Alito Jr. had some back-and-forth questions with Seth Waxman, an attorney for Harvard, on why Asian students “get the lowest personal scores” of any group in Harvard’s admissions process.  

Waxman initially tried to respond by citing a study from 1983, but Alito cut him off and asked him again. Waxman said there was a “slight numerical disparity” and cited lower court findings of “no evidence of discrimination in admissions outcomes.”  

“I still haven’t heard any explanation for the disparity between the personal scores that are given to Asians,” Alto countered. “They rank below whites. They rank way below Hispanics and really way below African Americans.” 

Waxman then claimed personal ratings assigned by an admissions officer were “just as a matter of triage” and that the score later “fades into the background” and is “not the basis of admissions decisions.” 

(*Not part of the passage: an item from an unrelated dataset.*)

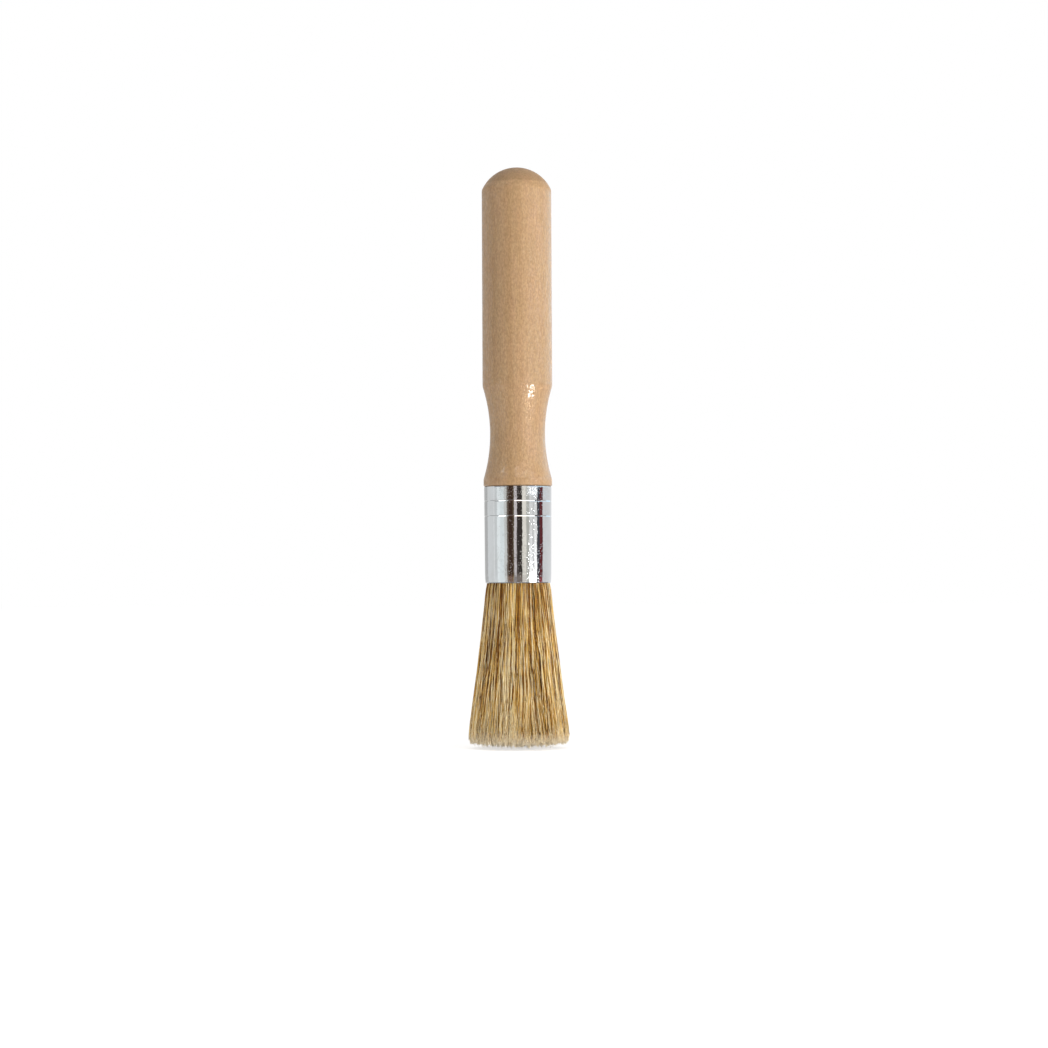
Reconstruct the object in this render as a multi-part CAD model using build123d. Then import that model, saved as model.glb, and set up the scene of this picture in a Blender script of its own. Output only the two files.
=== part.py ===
from build123d import *
import math
import os
import random

# Round pastry brush: a turned wooden handle, a thin metal ferrule rolled onto the
# handle's tenon, and a knot of natural bristle that is set in resin inside the ferrule.
# Millimetres.  The brush stands on its bristle tips at z = 0, +Z runs up the handle,
# and the origin is on the brush's axis, under the middle of the tips.

# ------------------------------------------------------------------ driving sizes
# lengths along the brush
BRISTLE_FREE = 42.5        # bristle that shows below the ferrule
FERRULE_LENGTH = 25.0
HANDLE_SHOWN = 82.5        # wood that shows above the ferrule

# handle, turned from one stick of wood
GRIP_DIAMETER = 18.0
DOME_HEIGHT = 5.9          # rise of the handle's spherical end
DOME_EDGE_ROUND = 2.0      # where the dome runs into the grip
WAIST_DIAMETER = 14.2      # thinnest place, where the fingertips sit
WAIST_LENGTH = 24.0
WAIST_EDGE_ROUND = 2.0     # soft corner between the grip and the waist
COLLAR_DIAMETER = 17.7     # swell of wood that meets the ferrule
COLLAR_LENGTH = 1.8
COLLAR_EDGE_CHAMFER = 0.3
TENON_LENGTH = 12.0
TENON_CHAMFER = 0.8
TENON_CLEARANCE = 0.05     # wood to metal, on the radius

# ferrule, a drawn tube that narrows a little towards the bristle
FERRULE_TOP_DIAMETER = 17.4
FERRULE_MOUTH_DIAMETER = 17.1
FERRULE_WALL = 0.3
LIP_FLARE = 0.15           # how far the top edge turns out, on the radius
LIP_LENGTH = 1.2
RING_DEPTHS = (3.7, 7.6)   # each rolled ring's middle, down from the ferrule's top
RING_WIDTH = 0.8
RING_DEPTH = 0.1
MOUTH_CURL = 0.1           # how far the mouth turns in, on the radius
MOUTH_CURL_LENGTH = 1.2

# resin that holds the bristle roots
RESIN_LENGTH = 8.0
RESIN_BASE = 2.5           # solid resin above the root ends
RESIN_BOND = 0.03          # glue line to the ferrule, on the radius
TENON_TO_RESIN = 0.3       # air left under the tenon

# bristle knot: a dense core with two rows of separate locks round it
KNOT_CLEARANCE = 0.06      # bristle to the ferrule's curled mouth, on the radius
KNOT_SEAT = 0.03           # bristle to resin pocket, on the radius
BELLY_RADIUS = 12.95       # widest place, just above the tips
BELLY_HEIGHT = 5.5
FAN_TRUMPET = 0.2          # 0 fans out in a straight cone, 1 as a parabola
OUTER_ROW_SHARE = 0.058    # radial depth of a row, as a share of the knot's radius
INNER_ROW_SHARE = 0.052
OUTER_LOCK_COUNT = 64
INNER_LOCK_COUNT = 52
LOCK_GAP = 0.05            # air between neighbouring locks, and between rows
LOCK_SWAY_SHARE = 0.16     # how far a lock's edge wanders, as a share of its width
LOCK_TIP_SHARE = 0.35      # a lock's width at its tip, as a share of its full width
LOCK_LENGTH_SPREAD = 0.9   # the longest lock less the shortest
TRIM_DROP = 1.7            # how much shorter the bristle is cut at the knot's edge
TRIM_POWER = 8             # how late that rounding starts, going out from the axis
CORE_TIP_ROUND = 2.4       # rounded edge of the core's flat trimmed end
SWAY_SEED = 11

# ------------------------------------------------------------------ worked-out places
FERRULE_MOUTH_Z = BRISTLE_FREE
FERRULE_TOP_Z = FERRULE_MOUTH_Z + FERRULE_LENGTH
HANDLE_TOP_Z = FERRULE_TOP_Z + HANDLE_SHOWN
TENON_END_Z = FERRULE_TOP_Z - TENON_LENGTH
RESIN_TOP_Z = TENON_END_Z - TENON_TO_RESIN
RESIN_END_Z = RESIN_TOP_Z - RESIN_LENGTH
ROOT_Z = RESIN_TOP_Z - RESIN_BASE
RING_HEIGHTS = [FERRULE_TOP_Z - depth for depth in RING_DEPTHS]
CORE_SHARE = 1 - OUTER_ROW_SHARE - INNER_ROW_SHARE


def ferrule_radius(z):
    """Outer radius of the ferrule's plain taper at height z, without lip, rings and curl."""
    up = (z - FERRULE_MOUTH_Z) / FERRULE_LENGTH
    mouth, top = FERRULE_MOUTH_DIAMETER / 2, FERRULE_TOP_DIAMETER / 2
    return mouth + (top - mouth) * up


def knot_radius(z):
    """Outer radius of the whole knot at height z: along the ferrule's taper, then a fan."""
    held = max(z, FERRULE_MOUTH_Z)
    held_radius = ferrule_radius(held) - FERRULE_WALL - MOUTH_CURL - KNOT_CLEARANCE
    fan_length = FERRULE_MOUTH_Z - BELLY_HEIGHT
    down = min((held - z) / fan_length, 1.0)
    share = (1 - FAN_TRUMPET) * down + FAN_TRUMPET * down**2
    return held_radius + (BELLY_RADIUS - held_radius) * share


def trim_height(radius):
    """How high above the middle tips a bristle ends, when its tip is at this radius."""
    return TRIM_DROP * (radius / BELLY_RADIUS) ** TRIM_POWER


def rolled_wall(inset):
    """Edges of a line down the ferrule's wall past both rolled rings, moved in by inset.

    It stops above the mouth's curl.  The same line makes the ferrule's outside, its
    inside and the tenon's grooves, so that all three follow the rings.
    """
    edges = []
    last = (ferrule_radius(FERRULE_TOP_Z - LIP_LENGTH) - inset, FERRULE_TOP_Z - LIP_LENGTH)
    for height in RING_HEIGHTS:
        above, below = height + RING_WIDTH / 2, height - RING_WIDTH / 2
        start = (ferrule_radius(above) - inset, above)
        bottom = (ferrule_radius(height) - inset - RING_DEPTH, height)
        end = (ferrule_radius(below) - inset, below)
        edges.append(Line(last, start))
        edges.append(ThreePointArc(start, bottom, end))
        last = end
    return edges, last


def revolved(edges):
    """Solid turned about the brush's axis from a closed outline in radius and height."""
    return revolve(Plane.XZ * make_face(edges), Axis.Z)


def corner(sketch, radius, height):
    """The outline's vertex that is nearest to this radius and height."""
    place = Vector(radius, height)
    return min(sketch.vertices(), key=lambda v: (Vector(v.X, v.Y) - place).length)


def handle():
    """Domed grip, waist and collar, with a grooved tenon that the ferrule is rolled onto."""
    grip, collar = GRIP_DIAMETER / 2, COLLAR_DIAMETER / 2
    dome_edge_z = HANDLE_TOP_Z - DOME_HEIGHT
    collar_z = FERRULE_TOP_Z + COLLAR_LENGTH
    waist_top_z = collar_z + WAIST_LENGTH
    waist_z = collar_z + WAIST_LENGTH / 2
    inset = FERRULE_WALL + TENON_CLEARANCE

    tenon, tenon_foot = rolled_wall(inset)
    tenon_top = ferrule_radius(FERRULE_TOP_Z) - inset
    tenon_end = ferrule_radius(TENON_END_Z) - inset
    outline = [
        TangentArc((0, HANDLE_TOP_Z), (grip, dome_edge_z), tangent=(1, 0)),
        Line((grip, dome_edge_z), (grip, waist_top_z)),
        ThreePointArc((grip, waist_top_z), (WAIST_DIAMETER / 2, waist_z), (collar, collar_z)),
        Line((collar, collar_z), (collar, FERRULE_TOP_Z)),
        Line((collar, FERRULE_TOP_Z), (tenon_top, FERRULE_TOP_Z)),
        Line((tenon_top, FERRULE_TOP_Z), tenon[0] @ 0),
        *tenon,
        Line(tenon_foot, (tenon_end, TENON_END_Z)),
        Line((tenon_end, TENON_END_Z), (0, TENON_END_Z)),
        Line((0, TENON_END_Z), (0, HANDLE_TOP_Z)),
    ]
    profile = make_face(outline)
    profile = fillet(corner(profile, grip, dome_edge_z), DOME_EDGE_ROUND)
    profile = fillet(corner(profile, grip, waist_top_z), WAIST_EDGE_ROUND)
    profile = fillet(corner(profile, collar, collar_z), WAIST_EDGE_ROUND)
    profile = chamfer(corner(profile, collar, FERRULE_TOP_Z), COLLAR_EDGE_CHAMFER)
    profile = chamfer(corner(profile, tenon_end, TENON_END_Z), TENON_CHAMFER)
    return revolve(Plane.XZ * profile, Axis.Z)


def ferrule_line(inset):
    """The whole wall line from top edge to mouth, moved in by inset."""
    lip_z = FERRULE_TOP_Z - LIP_LENGTH
    curl_z = FERRULE_MOUTH_Z + MOUTH_CURL_LENGTH
    wall, wall_foot = rolled_wall(inset)
    lip_start = (ferrule_radius(FERRULE_TOP_Z) - inset + LIP_FLARE, FERRULE_TOP_Z)
    curl_start = Vector(ferrule_radius(curl_z) - inset, curl_z)
    curl_end = Vector(FERRULE_MOUTH_DIAMETER / 2 - inset - MOUTH_CURL, FERRULE_MOUTH_Z)
    down_wall = curl_start - Vector(*wall_foot)
    up_wall = Vector(ferrule_radius(FERRULE_TOP_Z) - ferrule_radius(lip_z), LIP_LENGTH)
    return [
        TangentArc(wall[0] @ 0, lip_start, tangent=up_wall),
        *wall,
        Line(wall_foot, curl_start),
        TangentArc(curl_start, curl_end, tangent=down_wall),
    ]


def ferrule():
    """Thin tube with a flared lip, two rolled rings and a mouth that turns in."""
    outside, inside = ferrule_line(0), ferrule_line(FERRULE_WALL)
    top = Line(outside[0] @ 1, inside[0] @ 1)
    mouth = Line(outside[-1] @ 1, inside[-1] @ 1)
    return revolved([*outside, mouth, *inside, top])


def resin_plug():
    """Cast disc bonded in the ferrule, with a pocket that the knot's root fills."""
    inset = FERRULE_WALL + RESIN_BOND
    top = ferrule_radius(RESIN_TOP_Z) - inset
    end = ferrule_radius(RESIN_END_Z) - inset
    pocket_mouth = knot_radius(RESIN_END_Z) + KNOT_SEAT
    pocket_floor = knot_radius(ROOT_Z) + KNOT_SEAT
    return revolved(
        Polyline(
            (0, RESIN_TOP_Z),
            (top, RESIN_TOP_Z),
            (end, RESIN_END_Z),
            (pocket_mouth, RESIN_END_Z),
            (pocket_floor, ROOT_Z),
            (0, ROOT_Z),
            close=True,
        )
    )


def bristle_core():
    """Dense middle of the knot, from its root in the resin to its flat trimmed end."""
    fan_heights = [
        FERRULE_MOUTH_Z + (BELLY_HEIGHT - FERRULE_MOUTH_Z) * step / 3 for step in range(4)
    ]
    side = [(knot_radius(z) * CORE_SHARE, z) for z in fan_heights]
    root_radius, belly = knot_radius(ROOT_Z) * CORE_SHARE, side[-1][0]
    outline = [
        Line((0, ROOT_Z), (root_radius, ROOT_Z)),
        Line((root_radius, ROOT_Z), side[0]),
        Spline(*side),
        Line(side[-1], (belly, 0)),
        Line((belly, 0), (0, 0)),
        Line((0, 0), (0, ROOT_Z)),
    ]
    profile = fillet(corner(make_face(outline), belly, 0), CORE_TIP_ROUND)
    return revolve(Plane.XZ * profile, Axis.Z)


def lock_edges(count, levels, draw):
    """Angles of the lines between neighbouring locks at each level, in degrees.

    Neighbours share each line, so locks can wander and never cross.
    """
    pitch = 360 / count
    return [
        [pitch * (line + LOCK_SWAY_SHARE * draw.uniform(-1, 1)) for line in range(count)]
        for _ in range(levels)
    ]


def lock_section(z, outer, inner, start, end, narrowing):
    """One level of a lock: five corners, flat towards the axis and crowned outwards."""
    outer_radius = knot_radius(z) * outer
    inner_radius = knot_radius(z) * inner + LOCK_GAP
    depth = (outer_radius - inner_radius) * narrowing
    gap = math.degrees(LOCK_GAP / (2 * inner_radius))
    middle = (start + end) / 2
    half = ((end - start) / 2 - gap) * narrowing
    shoulder = inner_radius + depth * 0.65
    corners = [
        (inner_radius, middle - half * 0.9),
        (shoulder, middle - half),
        (inner_radius + depth, middle),
        (shoulder, middle + half),
        (inner_radius, middle + half * 0.9),
    ]
    points = [
        Vector(radius * math.cos(math.radians(a)), radius * math.sin(math.radians(a)), z)
        for radius, a in corners
    ]
    return Wire.make_polygon(points, close=True)


def lock_row(count, outer, inner, seed):
    """A ring of separate tapered locks between two shares of the knot's radius."""
    draw = random.Random(seed)
    tip_middle = BELLY_RADIUS * (outer + inner) / 2
    fan_middle_z = (FERRULE_MOUTH_Z + BELLY_HEIGHT) / 2
    narrowing = [1, 1, 1, 1, LOCK_TIP_SHARE]
    lines = lock_edges(count, len(narrowing), draw)
    locks = []
    for n in range(count):
        tip_z = trim_height(tip_middle) + LOCK_LENGTH_SPREAD * draw.random()
        heights = [ROOT_Z, FERRULE_MOUTH_Z, fan_middle_z, BELLY_HEIGHT, tip_z]
        sections = []
        for level, z in enumerate(heights):
            line = lines[0] if z >= FERRULE_MOUTH_Z else lines[level]
            end = line[n + 1] if n + 1 < count else line[0] + 360
            sections.append(lock_section(z, outer, inner, line[n], end, narrowing[level]))
        locks.append(Solid.make_loft(sections, ruled=True))
    return Compound(locks)


def main():
    """Writes each piece of the brush to its own STEP file."""
    outer_row_inside = 1 - OUTER_ROW_SHARE
    pieces = {
        "handle": handle(),
        "ferrule": ferrule(),
        "resin_plug": resin_plug(),
        "bristle_core": bristle_core(),
        "bristle_row_inner": lock_row(
            INNER_LOCK_COUNT, outer_row_inside, CORE_SHARE, SWAY_SEED
        ),
        "bristle_row_outer": lock_row(
            OUTER_LOCK_COUNT, 1, outer_row_inside, SWAY_SEED + 1
        ),
    }
    os.makedirs("parts", exist_ok=True)
    for name, shape in pieces.items():
        export_step(shape, f"parts/{name}.step")


main()
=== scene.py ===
import math

import bpy
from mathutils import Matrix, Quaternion, Vector


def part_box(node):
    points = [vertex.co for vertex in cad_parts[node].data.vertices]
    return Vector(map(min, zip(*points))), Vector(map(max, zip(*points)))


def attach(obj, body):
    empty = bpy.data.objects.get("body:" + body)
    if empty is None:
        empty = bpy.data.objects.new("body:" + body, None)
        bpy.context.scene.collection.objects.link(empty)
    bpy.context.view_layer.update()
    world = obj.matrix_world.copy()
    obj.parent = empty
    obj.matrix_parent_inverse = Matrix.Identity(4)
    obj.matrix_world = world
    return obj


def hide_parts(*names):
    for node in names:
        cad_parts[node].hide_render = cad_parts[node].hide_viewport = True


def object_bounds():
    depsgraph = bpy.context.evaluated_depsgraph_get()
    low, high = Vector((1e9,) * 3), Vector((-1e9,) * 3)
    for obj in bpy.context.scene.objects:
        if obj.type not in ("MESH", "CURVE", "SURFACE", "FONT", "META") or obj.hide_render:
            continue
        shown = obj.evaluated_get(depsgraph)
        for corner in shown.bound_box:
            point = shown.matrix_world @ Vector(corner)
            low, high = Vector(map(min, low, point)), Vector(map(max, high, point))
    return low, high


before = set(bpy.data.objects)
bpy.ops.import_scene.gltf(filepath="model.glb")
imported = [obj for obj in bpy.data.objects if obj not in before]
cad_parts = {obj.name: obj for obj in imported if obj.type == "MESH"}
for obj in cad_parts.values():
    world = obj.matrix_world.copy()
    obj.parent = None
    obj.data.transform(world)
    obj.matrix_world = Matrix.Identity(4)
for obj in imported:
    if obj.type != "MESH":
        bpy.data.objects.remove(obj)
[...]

Following the oral arguments, UNC Chapel Hill Chancellor Kevin Guskiewicz was among those who gave remarks to the press in front of the Supreme Court building.  

Guskiewicz stated diversity is a “fundamental value” and the reason UNC Chapel Hill believes in “holistic admissions.” 

“We heard a lot today in the courtroom about the importance of protecting our democracy,” Guskiewicz said. “And as a faculty member of 27 years at North Carolina and as the chancellor for over three years, I’m on the front line. I see the importance every day of diversity.” 

Guskiewicz went on to praise their legal counsel and when reporters asked questions he “refused to speculate” about the outcome of the case. 

Both sides of each of the cases have seen dozens of support amicus briefs. 

Ten current and former Democratic governors from six southern states, including North Carolina’s Democratic Governor Roy Cooper, have filed a brief in support of UNC Chapel Hill and Harvard.  

North Carolina’s Mark Robinson and Virginia’s Winsome Sears, who are both the first black lieutenant governors in their respective states, filed a joint brief in support of SFFA and Asian students. 

The nation’s high court is expected to rule on the cases before next summer; likely sometime in June.